Task objective
Return only the lines from the top of the material through the line marked by "thickness = 3.5; // [3:0.1:4.2]", unaltered.

Material provided
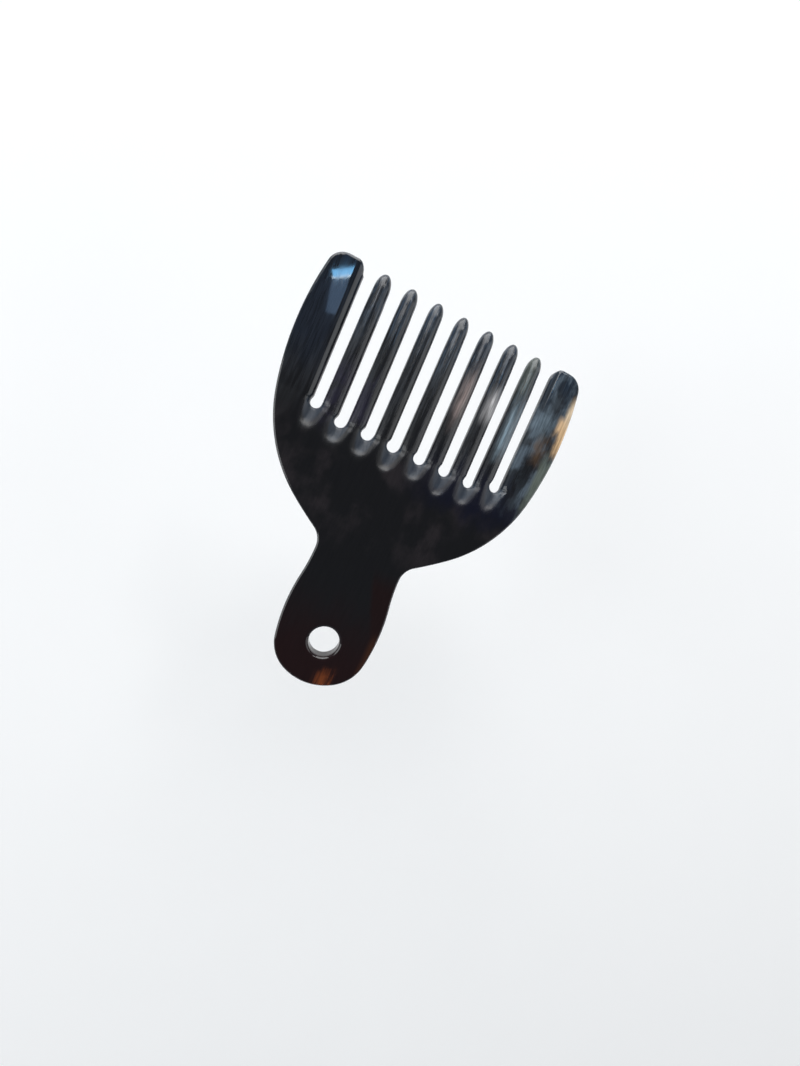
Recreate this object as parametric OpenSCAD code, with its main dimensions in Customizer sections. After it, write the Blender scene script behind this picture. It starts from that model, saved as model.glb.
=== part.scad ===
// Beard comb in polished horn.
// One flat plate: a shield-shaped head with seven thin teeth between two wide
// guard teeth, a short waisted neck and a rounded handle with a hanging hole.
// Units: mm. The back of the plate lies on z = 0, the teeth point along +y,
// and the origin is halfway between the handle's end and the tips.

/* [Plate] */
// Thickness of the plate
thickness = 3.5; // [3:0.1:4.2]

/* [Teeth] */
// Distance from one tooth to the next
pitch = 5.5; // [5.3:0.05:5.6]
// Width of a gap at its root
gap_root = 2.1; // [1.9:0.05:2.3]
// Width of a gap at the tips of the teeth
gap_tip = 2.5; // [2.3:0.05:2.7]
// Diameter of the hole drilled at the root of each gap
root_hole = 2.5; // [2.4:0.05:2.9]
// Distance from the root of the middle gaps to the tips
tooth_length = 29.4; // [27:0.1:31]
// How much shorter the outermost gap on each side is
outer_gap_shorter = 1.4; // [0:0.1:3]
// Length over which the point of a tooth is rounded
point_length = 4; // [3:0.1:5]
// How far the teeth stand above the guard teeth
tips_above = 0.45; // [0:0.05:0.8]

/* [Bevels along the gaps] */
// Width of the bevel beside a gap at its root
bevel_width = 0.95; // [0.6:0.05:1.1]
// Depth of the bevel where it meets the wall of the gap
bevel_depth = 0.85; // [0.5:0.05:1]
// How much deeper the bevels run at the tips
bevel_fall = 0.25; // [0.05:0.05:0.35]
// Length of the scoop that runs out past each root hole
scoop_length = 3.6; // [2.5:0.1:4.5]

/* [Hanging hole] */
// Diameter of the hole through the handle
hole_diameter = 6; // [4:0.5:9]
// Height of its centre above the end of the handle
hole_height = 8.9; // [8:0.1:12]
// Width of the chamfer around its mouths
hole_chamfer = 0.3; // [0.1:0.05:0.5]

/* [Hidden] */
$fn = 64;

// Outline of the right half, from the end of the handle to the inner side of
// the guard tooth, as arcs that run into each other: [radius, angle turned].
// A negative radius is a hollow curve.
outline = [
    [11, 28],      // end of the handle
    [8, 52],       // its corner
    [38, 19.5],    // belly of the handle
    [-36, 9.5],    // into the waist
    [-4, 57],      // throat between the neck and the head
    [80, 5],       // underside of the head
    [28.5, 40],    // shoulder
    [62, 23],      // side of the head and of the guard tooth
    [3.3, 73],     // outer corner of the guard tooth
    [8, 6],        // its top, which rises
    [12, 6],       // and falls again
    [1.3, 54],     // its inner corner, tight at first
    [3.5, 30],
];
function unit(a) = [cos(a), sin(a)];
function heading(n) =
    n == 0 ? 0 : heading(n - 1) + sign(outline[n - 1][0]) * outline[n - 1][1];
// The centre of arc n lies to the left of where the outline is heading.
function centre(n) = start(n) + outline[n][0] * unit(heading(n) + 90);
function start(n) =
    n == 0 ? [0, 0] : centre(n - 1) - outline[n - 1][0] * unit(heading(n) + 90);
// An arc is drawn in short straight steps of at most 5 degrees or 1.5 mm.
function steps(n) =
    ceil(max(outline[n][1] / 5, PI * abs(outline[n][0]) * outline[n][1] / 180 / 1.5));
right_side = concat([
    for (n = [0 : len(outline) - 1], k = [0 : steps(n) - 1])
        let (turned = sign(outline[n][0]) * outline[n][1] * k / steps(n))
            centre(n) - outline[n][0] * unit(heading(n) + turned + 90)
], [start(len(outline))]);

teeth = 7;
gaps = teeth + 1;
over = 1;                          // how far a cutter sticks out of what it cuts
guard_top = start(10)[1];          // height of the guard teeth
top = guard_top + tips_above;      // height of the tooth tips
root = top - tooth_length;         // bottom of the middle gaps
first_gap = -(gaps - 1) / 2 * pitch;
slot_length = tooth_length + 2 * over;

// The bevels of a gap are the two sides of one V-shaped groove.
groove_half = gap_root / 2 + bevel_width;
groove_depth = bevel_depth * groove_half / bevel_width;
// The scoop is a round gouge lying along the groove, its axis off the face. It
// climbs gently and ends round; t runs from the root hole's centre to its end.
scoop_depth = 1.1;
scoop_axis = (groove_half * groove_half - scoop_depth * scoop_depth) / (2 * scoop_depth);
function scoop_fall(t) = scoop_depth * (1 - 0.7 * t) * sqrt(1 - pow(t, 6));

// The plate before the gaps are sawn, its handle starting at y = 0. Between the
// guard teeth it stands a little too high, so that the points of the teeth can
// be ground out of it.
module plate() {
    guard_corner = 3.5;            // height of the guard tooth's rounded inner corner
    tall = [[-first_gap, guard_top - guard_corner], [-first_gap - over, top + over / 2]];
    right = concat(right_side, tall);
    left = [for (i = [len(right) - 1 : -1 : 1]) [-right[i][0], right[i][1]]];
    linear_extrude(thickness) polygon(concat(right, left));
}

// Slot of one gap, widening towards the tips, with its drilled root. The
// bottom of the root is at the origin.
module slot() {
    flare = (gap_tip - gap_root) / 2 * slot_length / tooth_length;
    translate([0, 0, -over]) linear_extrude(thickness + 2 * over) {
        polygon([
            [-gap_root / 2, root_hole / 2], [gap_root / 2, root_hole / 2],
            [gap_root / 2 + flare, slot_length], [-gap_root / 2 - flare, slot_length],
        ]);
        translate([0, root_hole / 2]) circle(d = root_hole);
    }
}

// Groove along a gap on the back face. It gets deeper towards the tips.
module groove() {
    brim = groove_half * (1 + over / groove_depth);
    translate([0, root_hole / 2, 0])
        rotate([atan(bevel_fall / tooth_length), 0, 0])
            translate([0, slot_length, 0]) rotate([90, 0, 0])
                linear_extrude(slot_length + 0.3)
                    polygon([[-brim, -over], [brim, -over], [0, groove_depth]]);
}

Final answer
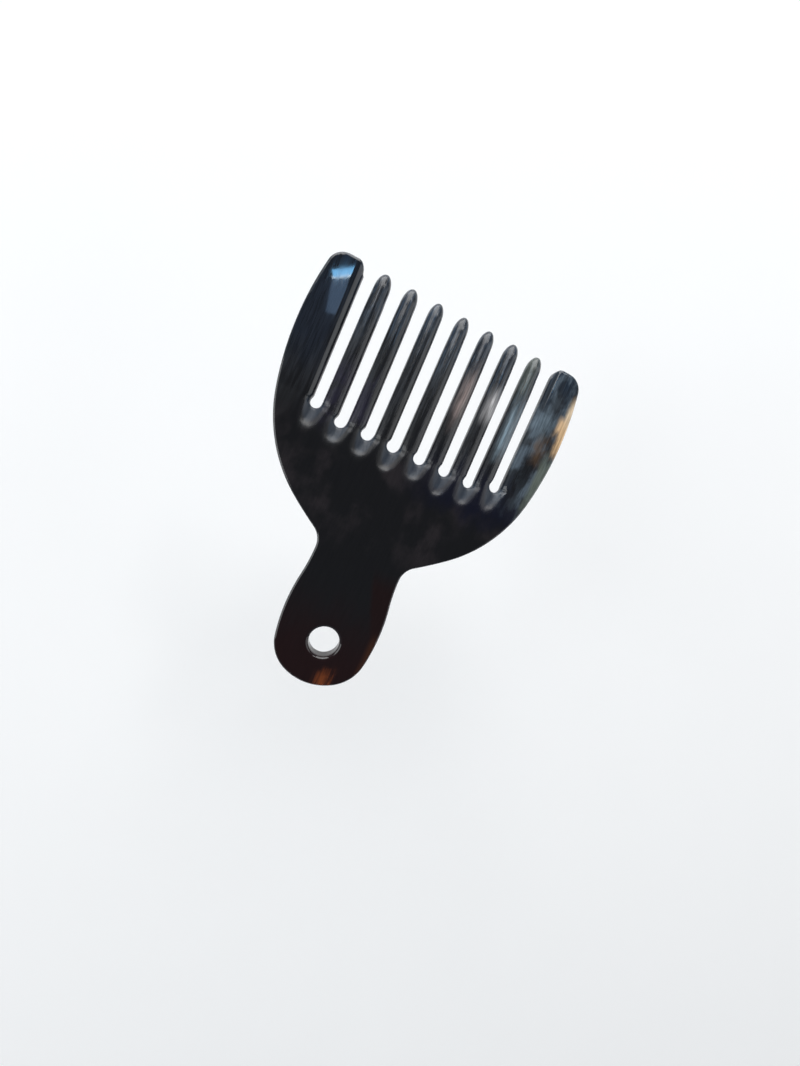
Recreate this object as parametric OpenSCAD code, with its main dimensions in Customizer sections. After it, write the Blender scene script behind this picture. It starts from that model, saved as model.glb.
=== part.scad ===
// Beard comb in polished horn.
// One flat plate: a shield-shaped head with seven thin teeth between two wide
// guard teeth, a short waisted neck and a rounded handle with a hanging hole.
// Units: mm. The back of the plate lies on z = 0, the teeth point along +y,
// and the origin is halfway between the handle's end and the tips.

/* [Plate] */
// Thickness of the plate
thickness = 3.5; // [3:0.1:4.2]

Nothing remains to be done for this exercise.